▶ _Requirements_
Quote the lines exactly, starting with the line that contains "Continue the three.js" and ending with the line that contains "turn = math.radians(wale_turn)", and leave out all other lines.

▶ _Dataset entries_
---
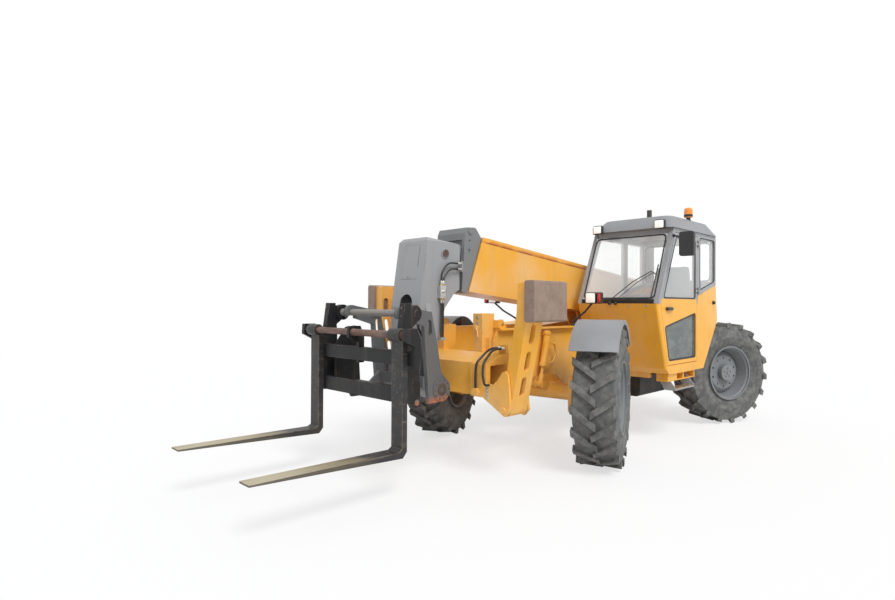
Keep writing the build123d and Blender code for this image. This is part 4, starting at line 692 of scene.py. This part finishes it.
---
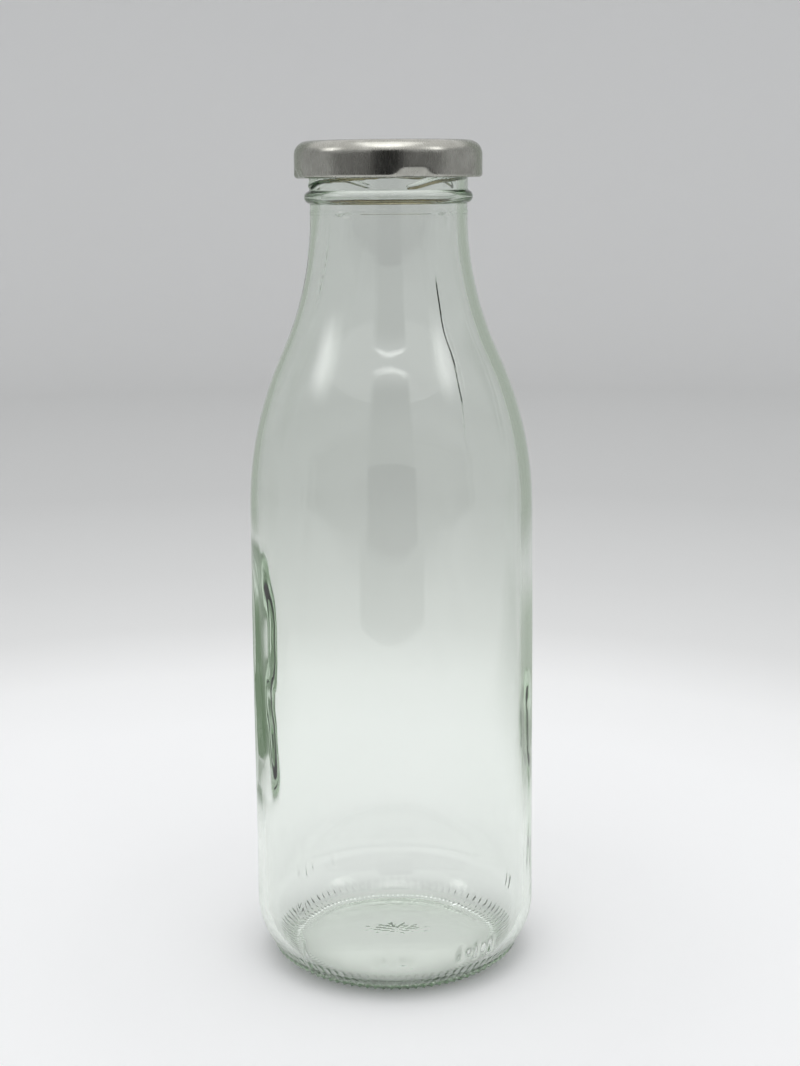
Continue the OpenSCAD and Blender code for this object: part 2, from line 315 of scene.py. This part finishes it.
---
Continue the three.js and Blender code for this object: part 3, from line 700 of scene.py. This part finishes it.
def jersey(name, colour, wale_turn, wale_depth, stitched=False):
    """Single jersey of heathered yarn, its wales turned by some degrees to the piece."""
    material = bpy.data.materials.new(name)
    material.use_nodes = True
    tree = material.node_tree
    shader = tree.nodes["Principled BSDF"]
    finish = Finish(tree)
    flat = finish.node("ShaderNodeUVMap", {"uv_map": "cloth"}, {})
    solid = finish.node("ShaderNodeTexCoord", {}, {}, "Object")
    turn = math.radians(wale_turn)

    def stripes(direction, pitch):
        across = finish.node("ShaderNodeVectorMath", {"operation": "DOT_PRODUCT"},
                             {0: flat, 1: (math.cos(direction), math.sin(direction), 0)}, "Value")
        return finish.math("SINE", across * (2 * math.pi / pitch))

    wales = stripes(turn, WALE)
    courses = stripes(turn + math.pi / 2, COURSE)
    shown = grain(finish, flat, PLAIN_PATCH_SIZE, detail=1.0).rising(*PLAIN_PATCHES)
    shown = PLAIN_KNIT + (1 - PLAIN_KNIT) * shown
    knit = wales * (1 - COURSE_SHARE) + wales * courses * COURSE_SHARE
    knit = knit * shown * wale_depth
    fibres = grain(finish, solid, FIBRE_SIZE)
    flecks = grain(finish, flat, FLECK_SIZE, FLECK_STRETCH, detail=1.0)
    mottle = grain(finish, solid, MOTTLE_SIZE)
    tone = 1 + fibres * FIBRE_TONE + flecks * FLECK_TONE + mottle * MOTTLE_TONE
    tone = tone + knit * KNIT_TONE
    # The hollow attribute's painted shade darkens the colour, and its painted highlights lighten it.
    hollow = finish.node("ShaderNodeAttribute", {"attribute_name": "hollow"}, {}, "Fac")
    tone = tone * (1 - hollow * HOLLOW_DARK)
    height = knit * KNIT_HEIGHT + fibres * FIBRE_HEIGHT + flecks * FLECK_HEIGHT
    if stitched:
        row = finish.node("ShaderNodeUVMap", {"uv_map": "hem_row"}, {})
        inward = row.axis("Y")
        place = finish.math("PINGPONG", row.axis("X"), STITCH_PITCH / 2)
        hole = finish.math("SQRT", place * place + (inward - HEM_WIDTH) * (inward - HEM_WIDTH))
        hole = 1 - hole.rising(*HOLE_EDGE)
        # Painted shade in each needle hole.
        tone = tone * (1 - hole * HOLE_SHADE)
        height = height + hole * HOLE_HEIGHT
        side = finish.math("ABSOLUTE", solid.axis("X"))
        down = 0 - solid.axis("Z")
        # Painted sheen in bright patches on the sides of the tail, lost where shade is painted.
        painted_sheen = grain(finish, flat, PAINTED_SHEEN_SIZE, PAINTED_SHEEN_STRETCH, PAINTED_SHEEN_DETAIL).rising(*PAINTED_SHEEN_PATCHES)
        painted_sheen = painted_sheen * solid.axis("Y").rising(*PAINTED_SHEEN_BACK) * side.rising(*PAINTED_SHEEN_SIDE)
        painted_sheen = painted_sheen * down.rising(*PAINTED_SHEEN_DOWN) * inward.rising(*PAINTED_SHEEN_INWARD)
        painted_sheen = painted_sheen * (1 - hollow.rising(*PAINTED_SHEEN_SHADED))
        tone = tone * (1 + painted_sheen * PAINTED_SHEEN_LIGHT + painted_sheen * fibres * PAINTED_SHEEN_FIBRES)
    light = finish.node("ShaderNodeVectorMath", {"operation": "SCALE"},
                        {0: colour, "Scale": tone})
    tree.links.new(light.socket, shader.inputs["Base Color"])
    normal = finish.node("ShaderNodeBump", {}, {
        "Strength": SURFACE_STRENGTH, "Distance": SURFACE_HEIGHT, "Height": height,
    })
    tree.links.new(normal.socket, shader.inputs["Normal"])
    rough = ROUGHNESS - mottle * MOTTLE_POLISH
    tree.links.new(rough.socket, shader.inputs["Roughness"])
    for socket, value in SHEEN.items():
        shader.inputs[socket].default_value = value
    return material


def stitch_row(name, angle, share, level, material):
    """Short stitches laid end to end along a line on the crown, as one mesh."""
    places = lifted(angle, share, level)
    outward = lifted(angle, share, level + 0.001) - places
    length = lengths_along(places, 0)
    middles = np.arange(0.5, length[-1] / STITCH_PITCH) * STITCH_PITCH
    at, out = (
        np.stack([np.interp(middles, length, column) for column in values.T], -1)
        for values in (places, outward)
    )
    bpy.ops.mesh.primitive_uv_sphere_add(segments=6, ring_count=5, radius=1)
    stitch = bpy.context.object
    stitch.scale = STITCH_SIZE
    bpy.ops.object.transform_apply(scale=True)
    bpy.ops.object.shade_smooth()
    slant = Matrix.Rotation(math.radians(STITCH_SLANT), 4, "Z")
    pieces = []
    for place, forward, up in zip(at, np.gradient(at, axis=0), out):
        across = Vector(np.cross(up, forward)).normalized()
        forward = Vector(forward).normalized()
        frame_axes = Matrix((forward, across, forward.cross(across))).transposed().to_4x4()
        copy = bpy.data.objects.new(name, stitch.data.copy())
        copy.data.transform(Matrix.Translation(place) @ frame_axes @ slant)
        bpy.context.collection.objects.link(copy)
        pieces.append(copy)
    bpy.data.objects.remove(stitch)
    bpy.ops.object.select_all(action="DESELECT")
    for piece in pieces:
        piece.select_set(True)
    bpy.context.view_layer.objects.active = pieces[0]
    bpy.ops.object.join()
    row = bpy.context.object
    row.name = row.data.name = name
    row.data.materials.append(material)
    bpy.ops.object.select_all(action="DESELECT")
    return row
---
▶ _Final result_
Continue the three.js and Blender code for this object: part 3, from line 700 of scene.py. This part finishes it.
def jersey(name, colour, wale_turn, wale_depth, stitched=False):
    """Single jersey of heathered yarn, its wales turned by some degrees to the piece."""
    material = bpy.data.materials.new(name)
    material.use_nodes = True
    tree = material.node_tree
    shader = tree.nodes["Principled BSDF"]
    finish = Finish(tree)
    flat = finish.node("ShaderNodeUVMap", {"uv_map": "cloth"}, {})
    solid = finish.node("ShaderNodeTexCoord", {}, {}, "Object")
    turn = math.radians(wale_turn)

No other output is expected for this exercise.